En réalité, les détails de ces manœuvres sont développés dans une annexe qui n’a pas été rendue publique, mais que l’agence de presse AFP a trouvé moyen de lire. Il y serait fait état de «propositions» comprises entre 150 000 et 200 000 dollars en échange du vote.
Explosion de colère
Plus piquant encore: selon certains témoins, un de ces délégués aurait laissé exploser sa colère en apprenant que certains participants avaient reçu la somme de 400 000 dollars pour voter en faveur d’Abdel Hamid Dbeibah, tandis que lui-même n’avait reçu que la moitié.
Ces circonstances avaient déjà fait grand bruit en Libye, avant même qu’elles soient ainsi confirmées. De sorte qu’une bonne partie des délégués avait décidé d’envoyer une lettre ouverte au secrétaire général de l’ONU, Antonio Guterres, pour exiger «davantage de transparence» dans le processus ainsi que l’ouverture d’une enquête en bonne et due forme pour désigner les coupables. L’ancienne responsable du dossier à l’ONU, l’Américaine Stephanie Williams, avait elle-même souligné que ces pratiques de corruption, si elles venaient à être prouvées, pourraient être suivies de «sanctions».
«Ces révélations pourraient devenir très dommageables pour le premier ministre, puisqu’on pourrait les lui relancer à la figure à la moindre occasion, note un bon observateur du pays, qui ne veut pas voir son nom mentionné. Mais elles sont aussi très dangereuses pour ces délégués sur lesquels pèsent désormais tous les soupçons.» Pour cet informateur, c’est pourtant le processus lancé par l’ONU qui est lui-même malmené. «C’est un nouveau signe de l’incroyable opacité qui accompagne tout cela.»

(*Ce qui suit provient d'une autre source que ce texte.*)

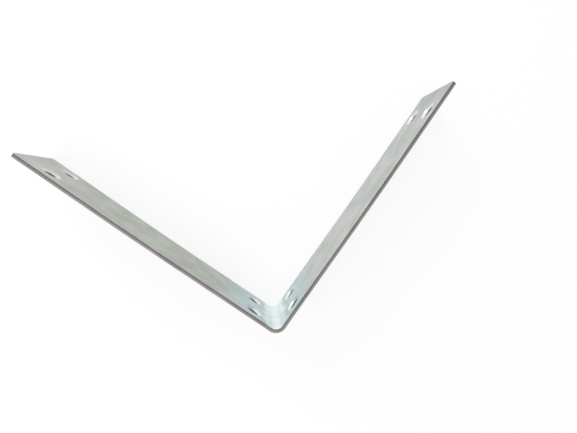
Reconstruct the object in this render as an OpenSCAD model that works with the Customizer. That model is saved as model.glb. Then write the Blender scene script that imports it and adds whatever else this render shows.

Malgré son manque d’expérience politique, Abdel Hamid Dbeibah n’est pas un inconnu en Libye. Son cousin et beau-frère, Ali Dbeibah (qui est aussi l’un des délégués du Forum), a fait fortune grâce à la confiance que plaçait en lui l’ancien dictateur Mouammar Kadhafi. Chargé de négocier les contrats avec les sociétés étrangères, cet ancien maire de Misrata aurait aussi détourné des milliards de dollars, notamment en Ecosse où, selon l’enquête qui le vise, il aurait été à la tête d’un vaste réseau d’entreprises et disposerait de plus de 90 comptes bancaires pour une fortune dépassant l’équivalent de 6 milliards de francs suisses.
Vote de confiance
Ces affaires de corruption n’ont pas empêché Abdel Hamid Dbeibah – qui doit officiellement rester en fonction jusqu’à l’organisation d’élections le 24 décembre – de commencer à poser son empreinte. Il y a une semaine, il obtenait le vote de confiance du Parlement, ce qui semble signifier que ses rivaux, défaits lors du vote en Suisse, acceptent la nouvelle donne, du moins pour l’instant.
Le premier ministre aura ainsi tout loisir de lire les plus de 550 pages du rapport des experts de l’ONU qui, au-delà de la question des pots-de-vin, dressent un tableau particulièrement sévère de la situation. L’embargo sur les armes est ainsi d’une «inefficacité totale», notent-ils, en insistant également sur la présence massive de mercenaires, qu’ils proviennent du groupe russe Wagner ou de l’ancien membre des forces spéciales américaines, Erik Prince, fondateur de Blackwater.